┌──

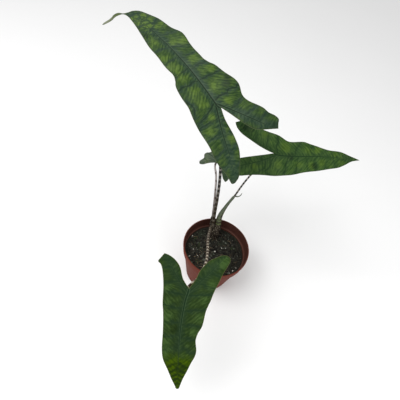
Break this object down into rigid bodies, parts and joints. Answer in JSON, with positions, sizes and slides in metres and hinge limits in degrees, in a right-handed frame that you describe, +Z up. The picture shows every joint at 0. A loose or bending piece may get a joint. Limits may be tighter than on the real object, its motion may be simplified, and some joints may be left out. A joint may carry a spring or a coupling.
{
  "type": "potted alocasia reticulata",
  "caption": "Potted aroid house plant: arrow-shaped leaves with dark netted veins on mottled stalks, rising from soil in a round tapered nursery pot.",
  "frame": {"origin": "centre of the pot's flat underside, on the surface that the pot stands on", "axes": "+Z up along the pot's axis; +X to the right and +Y away in the picture's view; the front leaf hangs over the rim towards -Y"},
  "size_m": [0.4389, 0.4134, 0.3999],
  "materials": {
    "pot_plastic": "satin",
    "soil": "matte",
    "crown": "matte",
    "sheath": "satin",
    "petiole": "satin",
    "leaf": "satin"
  },
  "bodies": {
    "root": {"pot": "pot_plastic", "soil": "soil", "crown": "crown", "sheath_b": "sheath", "petiole_a": "petiole", "petiole_b": "petiole", "petiole_c": "petiole", "petiole_d": "petiole", "leaf_a": "leaf", "leaf_b": "leaf", "leaf_c": "leaf", "leaf_d": "leaf"}
  },
  "joints": []
}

└──

→ EXERCISE PROMPT
Output the whole listing above again, word for word.

→ COMPLETE OUTPUT
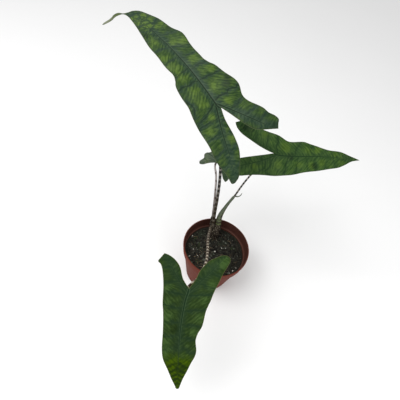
Break this object down into rigid bodies, parts and joints. Answer in JSON, with positions, sizes and slides in metres and hinge limits in degrees, in a right-handed frame that you describe, +Z up. The picture shows every joint at 0. A loose or bending piece may get a joint. Limits may be tighter than on the real object, its motion may be simplified, and some joints may be left out. A joint may carry a spring or a coupling.
{
  "type": "potted alocasia reticulata",
  "caption": "Potted aroid house plant: arrow-shaped leaves with dark netted veins on mottled stalks, rising from soil in a round tapered nursery pot.",
  "frame": {"origin": "centre of the pot's flat underside, on the surface that the pot stands on", "axes": "+Z up along the pot's axis; +X to the right and +Y away in the picture's view; the front leaf hangs over the rim towards -Y"},
  "size_m": [0.4389, 0.4134, 0.3999],
  "materials": {
    "pot_plastic": "satin",
    "soil": "matte",
    "crown": "matte",
    "sheath": "satin",
    "petiole": "satin",
    "leaf": "satin"
  },
  "bodies": {
    "root": {"pot": "pot_plastic", "soil": "soil", "crown": "crown", "sheath_b": "sheath", "petiole_a": "petiole", "petiole_b": "petiole", "petiole_c": "petiole", "petiole_d": "petiole", "leaf_a": "leaf", "leaf_b": "leaf", "leaf_c": "leaf", "leaf_d": "leaf"}
  },
  "joints": []
}